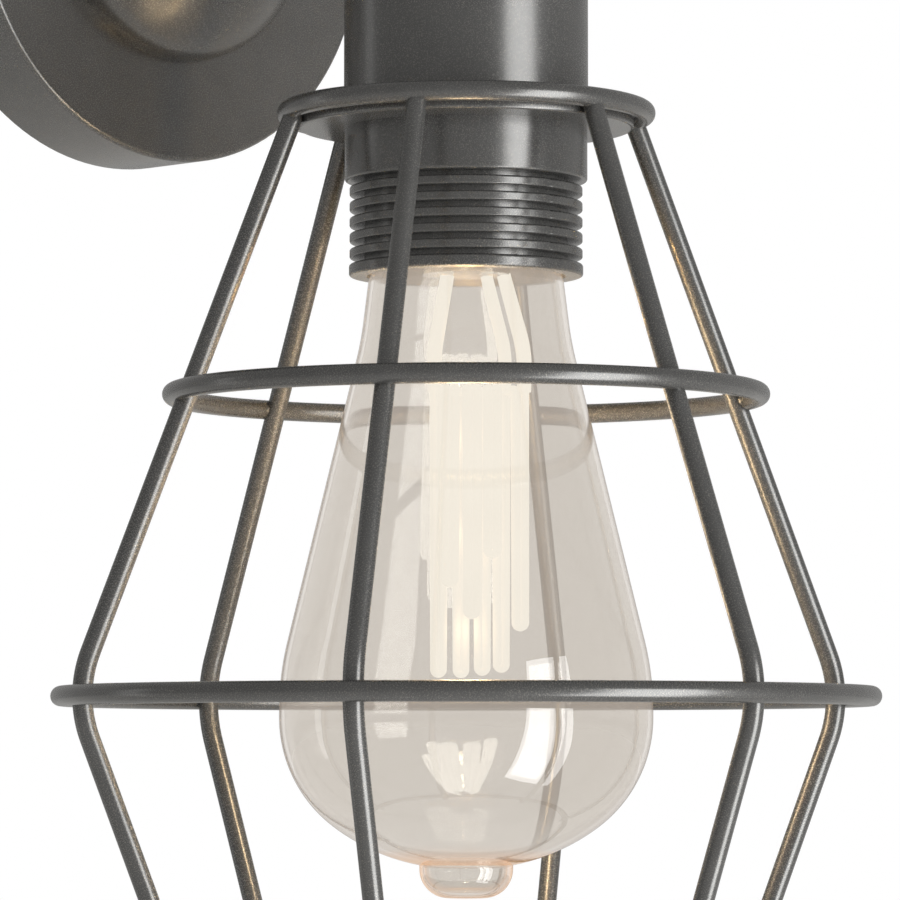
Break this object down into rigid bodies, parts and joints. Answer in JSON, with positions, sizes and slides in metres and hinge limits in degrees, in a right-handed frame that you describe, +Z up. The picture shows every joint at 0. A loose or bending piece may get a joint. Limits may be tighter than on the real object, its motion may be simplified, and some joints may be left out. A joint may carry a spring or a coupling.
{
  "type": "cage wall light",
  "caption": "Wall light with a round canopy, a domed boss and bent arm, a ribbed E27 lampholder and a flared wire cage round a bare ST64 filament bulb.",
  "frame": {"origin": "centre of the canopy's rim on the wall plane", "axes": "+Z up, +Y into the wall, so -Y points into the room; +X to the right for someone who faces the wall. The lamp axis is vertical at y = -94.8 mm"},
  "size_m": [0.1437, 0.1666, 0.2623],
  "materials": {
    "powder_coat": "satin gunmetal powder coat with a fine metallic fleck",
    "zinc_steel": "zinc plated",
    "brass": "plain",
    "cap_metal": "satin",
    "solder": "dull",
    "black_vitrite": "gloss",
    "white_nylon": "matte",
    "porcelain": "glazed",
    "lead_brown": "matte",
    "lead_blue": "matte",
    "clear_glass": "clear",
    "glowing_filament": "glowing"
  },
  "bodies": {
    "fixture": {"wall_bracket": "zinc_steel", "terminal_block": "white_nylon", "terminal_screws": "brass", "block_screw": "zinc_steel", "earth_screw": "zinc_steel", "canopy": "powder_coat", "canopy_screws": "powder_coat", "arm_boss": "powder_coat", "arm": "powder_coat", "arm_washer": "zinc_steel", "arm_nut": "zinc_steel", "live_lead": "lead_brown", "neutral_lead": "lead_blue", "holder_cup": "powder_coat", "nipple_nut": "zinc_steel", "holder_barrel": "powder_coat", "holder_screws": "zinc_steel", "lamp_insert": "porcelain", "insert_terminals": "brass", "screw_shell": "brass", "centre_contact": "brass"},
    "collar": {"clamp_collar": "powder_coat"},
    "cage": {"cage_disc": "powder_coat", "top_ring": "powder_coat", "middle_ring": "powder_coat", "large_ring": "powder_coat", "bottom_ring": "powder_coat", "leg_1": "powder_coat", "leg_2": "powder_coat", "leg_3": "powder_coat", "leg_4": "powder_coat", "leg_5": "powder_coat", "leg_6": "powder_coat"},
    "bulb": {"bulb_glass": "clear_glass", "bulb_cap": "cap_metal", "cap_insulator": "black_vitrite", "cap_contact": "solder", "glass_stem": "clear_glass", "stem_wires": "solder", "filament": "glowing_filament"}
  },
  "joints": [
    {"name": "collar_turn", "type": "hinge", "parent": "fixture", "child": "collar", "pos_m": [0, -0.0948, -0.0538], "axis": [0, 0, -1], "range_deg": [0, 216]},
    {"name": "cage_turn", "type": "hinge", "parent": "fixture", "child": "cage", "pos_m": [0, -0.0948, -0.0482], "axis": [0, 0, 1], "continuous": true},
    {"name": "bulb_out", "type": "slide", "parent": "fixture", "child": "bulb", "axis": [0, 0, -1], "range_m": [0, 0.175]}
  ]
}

----

Task description: Restate the whole listing exactly.

Result for this exercise:
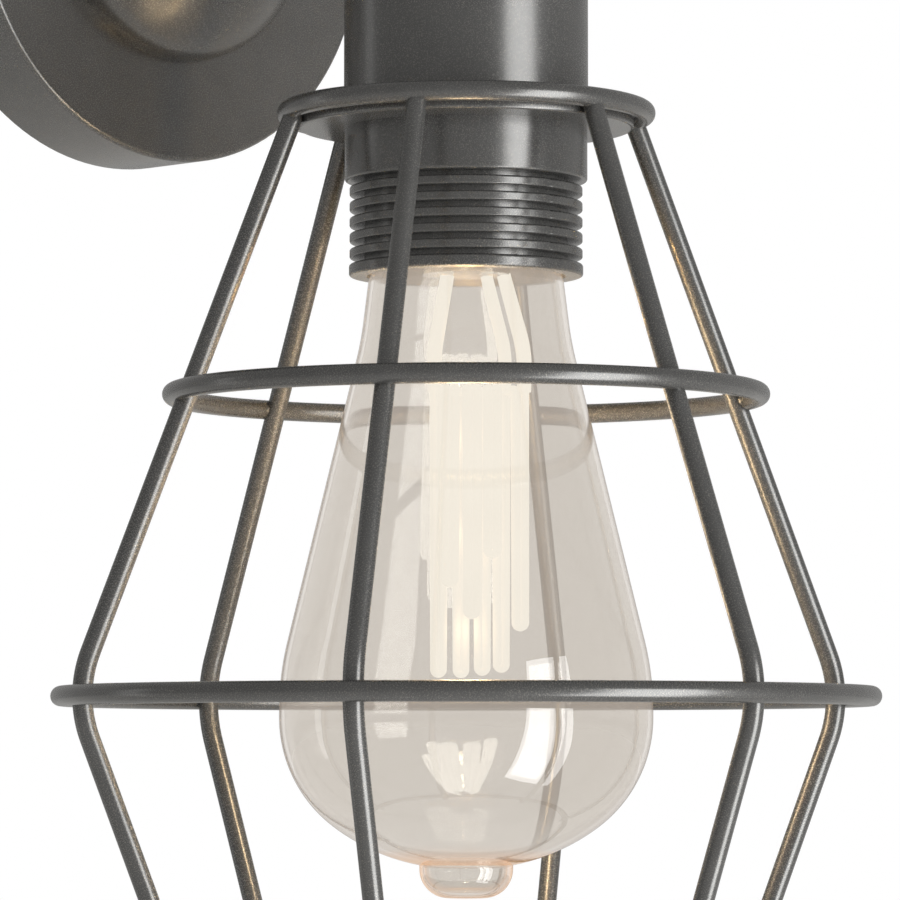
Break this object down into rigid bodies, parts and joints. Answer in JSON, with positions, sizes and slides in metres and hinge limits in degrees, in a right-handed frame that you describe, +Z up. The picture shows every joint at 0. A loose or bending piece may get a joint. Limits may be tighter than on the real object, its motion may be simplified, and some joints may be left out. A joint may carry a spring or a coupling.
{
  "type": "cage wall light",
  "caption": "Wall light with a round canopy, a domed boss and bent arm, a ribbed E27 lampholder and a flared wire cage round a bare ST64 filament bulb.",
  "frame": {"origin": "centre of the canopy's rim on the wall plane", "axes": "+Z up, +Y into the wall, so -Y points into the room; +X to the right for someone who faces the wall. The lamp axis is vertical at y = -94.8 mm"},
  "size_m": [0.1437, 0.1666, 0.2623],
  "materials": {
    "powder_coat": "satin gunmetal powder coat with a fine metallic fleck",
    "zinc_steel": "zinc plated",
    "brass": "plain",
    "cap_metal": "satin",
    "solder": "dull",
    "black_vitrite": "gloss",
    "white_nylon": "matte",
    "porcelain": "glazed",
    "lead_brown": "matte",
    "lead_blue": "matte",
    "clear_glass": "clear",
    "glowing_filament": "glowing"
  },
  "bodies": {
    "fixture": {"wall_bracket": "zinc_steel", "terminal_block": "white_nylon", "terminal_screws": "brass", "block_screw": "zinc_steel", "earth_screw": "zinc_steel", "canopy": "powder_coat", "canopy_screws": "powder_coat", "arm_boss": "powder_coat", "arm": "powder_coat", "arm_washer": "zinc_steel", "arm_nut": "zinc_steel", "live_lead": "lead_brown", "neutral_lead": "lead_blue", "holder_cup": "powder_coat", "nipple_nut": "zinc_steel", "holder_barrel": "powder_coat", "holder_screws": "zinc_steel", "lamp_insert": "porcelain", "insert_terminals": "brass", "screw_shell": "brass", "centre_contact": "brass"},
    "collar": {"clamp_collar": "powder_coat"},
    "cage": {"cage_disc": "powder_coat", "top_ring": "powder_coat", "middle_ring": "powder_coat", "large_ring": "powder_coat", "bottom_ring": "powder_coat", "leg_1": "powder_coat", "leg_2": "powder_coat", "leg_3": "powder_coat", "leg_4": "powder_coat", "leg_5": "powder_coat", "leg_6": "powder_coat"},
    "bulb": {"bulb_glass": "clear_glass", "bulb_cap": "cap_metal", "cap_insulator": "black_vitrite", "cap_contact": "solder", "glass_stem": "clear_glass", "stem_wires": "solder", "filament": "glowing_filament"}
  },
  "joints": [
    {"name": "collar_turn", "type": "hinge", "parent": "fixture", "child": "collar", "pos_m": [0, -0.0948, -0.0538], "axis": [0, 0, -1], "range_deg": [0, 216]},
    {"name": "cage_turn", "type": "hinge", "parent": "fixture", "child": "cage", "pos_m": [0, -0.0948, -0.0482], "axis": [0, 0, 1], "continuous": true},
    {"name": "bulb_out", "type": "slide", "parent": "fixture", "child": "bulb", "axis": [0, 0, -1], "range_m": [0, 0.175]}
  ]
}